Blogs/Engineering

llms.txt Isn't Enough

llms.txt solves discovery. Content negotiation solves consumption. One of these matters 27x more than the other.

F
Faizan KhanAuthor
7 min read

TL;DR

Someone pastes a docs link into Claude Code, cursor or even chatGPT. What happens next?

The agent fetches the page. It gets HTML—divs, React hydration markers, navigation sidebars, cookie consent banners, and somewhere in there, the actual content. The agent parses it. Works fine. But you just burned 14,000 tokens on a page that's 500 tokens of useful information.

llms.txt doesn't fix this.

llms.txt is a discovery mechanism. It tells agents what pages exist. But most AI interactions don't start with "give me an index of all docs." They start with a URL. And when agents fetch that URL, they get HTML.
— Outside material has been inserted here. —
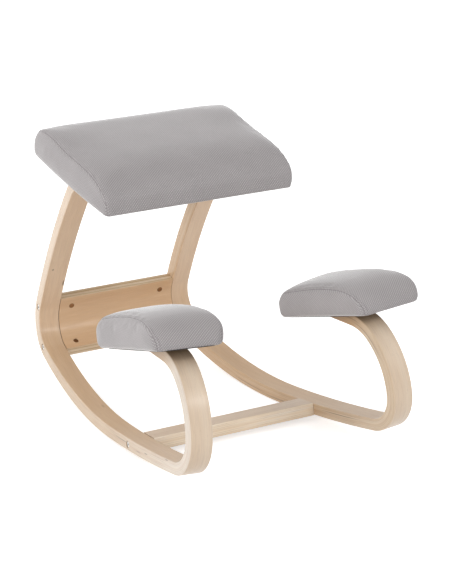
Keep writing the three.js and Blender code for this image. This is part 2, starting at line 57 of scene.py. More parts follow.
# %% [markdown]
# ## The camera
# A camera could be placed by eye, but a photograph's own viewpoint can be worked out: straight
# members of known length fix the distance, the angles and the lens. This one stands nearly four
# metres away on the chair's left front, so the lens is long and the perspective is gentle.

# %% Camera
CAMERA_PLACE = (-1.847, -3.2257, 1.5164)
CAMERA_AZIMUTH = math.radians(-30.51)
CAMERA_DOWN = math.radians(18.89)
CAMERA_ROLL = math.radians(0.19)
CAMERA_LENS = 132.8

camera_data = bpy.data.cameras.new("photo_camera")
camera_data.lens = CAMERA_LENS
camera = bpy.data.objects.new("photo_camera", camera_data)
bpy.context.scene.collection.objects.link(camera)
camera.matrix_world = (
    Matrix.Translation(CAMERA_PLACE)
    @ Matrix.Rotation(CAMERA_AZIMUTH, 4, "Z")
    @ Matrix.Rotation(math.pi / 2 - CAMERA_DOWN, 4, "X")
    @ Matrix.Rotation(CAMERA_ROLL, 4, "Z")
)
bpy.context.scene.camera = camera
bpy.context.scene.view_settings.view_transform = "Standard"
print("camera at", [round(value, 3) for value in camera.location])

# %% [markdown]
# ## Material tools
# Colours are written as the hex values that a colour picker shows, and the renderer wants linear
# light, so one function converts them. A second one adds a shader node with its settings and its
# links in one call and gives its output, which keeps each material short enough to read.

# %% Colour and node helpers
MM = 0.001
COLOUR_MIX = dict(output=2, data_type="RGBA")
MULTIPLIED = dict(COLOUR_MIX, blend_type="MULTIPLY")
NOISE_RANGE = (0.3, 0.7)  # where most of a noise's values lie
RAMP_PLACES = (0.25, 0.5, 0.75)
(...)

Here's the token cost for a typical docs page:

FormatSizeTokens
HTML58KB~14,500
Markdown2.1KB~525

27x difference. At scale, this is the gap between AI integrations being viable or not.


Content Negotiation

Use basic headers.

Text
1GET /docs/authentication HTTP/1.1
2Accept: text/markdown

Server sees Accept: text/markdown, returns markdown. Same URL, different representation. Browsers send Accept: text/html, they get HTML. AI agents send Accept: text/markdown, they get markdown.

Bash
1# Browser
2curl https://docs.example.com/quickstart
3# → HTML
4
5# AI agent
6curl -H "Accept: text/markdown" https://docs.example.com/quickstart
7# → Markdown

No special URLs. No .md suffix. Standard HTTP.


Implementation

Middleware checks the Accept header:

TypeScript
1const acceptHeader = req.headers.get('accept') || '';
2if (acceptHeader.includes('text/markdown')) {
3 return NextResponse.rewrite(markdownApiUrl);
4}

If the request wants markdown, serve markdown. If not, HTML.

Gotchas

HEAD requests. Agents send HEAD to check headers before downloading:

TypeScript
1if (req.method !== 'GET' && req.method !== 'HEAD') {
2 return res.status(405).json({ error: 'Method not allowed' });
3}

Next.js middleware rewrites don't preserve query params. Pass data via headers:

TypeScript
1response.headers.set('x-subdomain', subdomain);
2response.headers.set('x-markdown-path', pathname);

Cache headers matter. AI agents respect caching:

Text
1Cache-Control: public, s-maxage=3600, stale-while-revalidate=86400

Discovery Headers

Content negotiation needs discovery. Add these to every response:

Text
1Link: <https://docs.example.com/llms.txt>; rel="llms-txt"
2X-Llms-Txt: https://docs.example.com/llms.txt

Agents can HEAD any page and find your llms.txt without downloading content.


llms.txt Still Matters

llms.txt isn't useless—it's just not the whole picture. We wrote a full guide on making your docs AI-readable a few weeks ago. The short version:

Markdown
1# Project Docs
2
3- [Quickstart](https://docs.example.com/quickstart.md): Get started in 5 minutes
4- [Auth](https://docs.example.com/auth.md): API authentication

Good for agents that need to explore. llms-full.txt concatenates everything for agents that want the whole picture.

But neither helps when someone pastes a single URL into an AI chat. Content negotiation does.


Test Your Docs

Bash
1# llms.txt exists?
2curl https://your-docs.com/llms.txt
3
4# Content negotiation works?
5curl -H "Accept: text/markdown" https://your-docs.com/some-page
6
7# Discovery headers present?
8curl -I https://your-docs.com/some-page | grep -i llms

Most sites fail all three.


The Point

The AI-readable web is being rebuilt. We obsess over SEO for Google. We optimize for crawlers that haven't changed in 20 years. But the new crawlers—the ones that answer questions and write code—are getting HTML soup.

llms.txt helps agents find pages. Content negotiation makes reading them 27x cheaper.

We rolled this out across all Docsalot sites this week—/llms.txt, /llms-full.txt, discovery headers, content negotiation. If you're curious, try curl -H "Accept: text/markdown" against any page on solid-docs.docsalot.dev.

The llms.txt spec is at llmstxt.org. It's short. Read it.